Record set:
# # #

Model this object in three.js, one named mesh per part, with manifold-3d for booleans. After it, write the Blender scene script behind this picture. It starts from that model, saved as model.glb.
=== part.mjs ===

# # #

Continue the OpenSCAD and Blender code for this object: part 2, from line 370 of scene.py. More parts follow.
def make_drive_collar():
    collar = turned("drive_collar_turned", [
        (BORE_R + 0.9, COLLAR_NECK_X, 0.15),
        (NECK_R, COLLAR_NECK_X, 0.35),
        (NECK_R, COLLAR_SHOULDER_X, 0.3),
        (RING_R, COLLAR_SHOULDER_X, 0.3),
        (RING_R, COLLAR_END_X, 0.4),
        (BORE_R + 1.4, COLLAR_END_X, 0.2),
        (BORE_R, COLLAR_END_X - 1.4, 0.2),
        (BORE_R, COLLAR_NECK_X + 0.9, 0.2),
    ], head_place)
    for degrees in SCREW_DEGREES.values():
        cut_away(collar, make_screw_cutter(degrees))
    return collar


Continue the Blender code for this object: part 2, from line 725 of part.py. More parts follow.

# # #

Given instruction:
Return every line in the listing that contains the word "Continue".

Solved exercise:
Continue the OpenSCAD and Blender code for this object: part 2, from line 370 of scene.py. More parts follow.
Continue the Blender code for this object: part 2, from line 725 of part.py. More parts follow.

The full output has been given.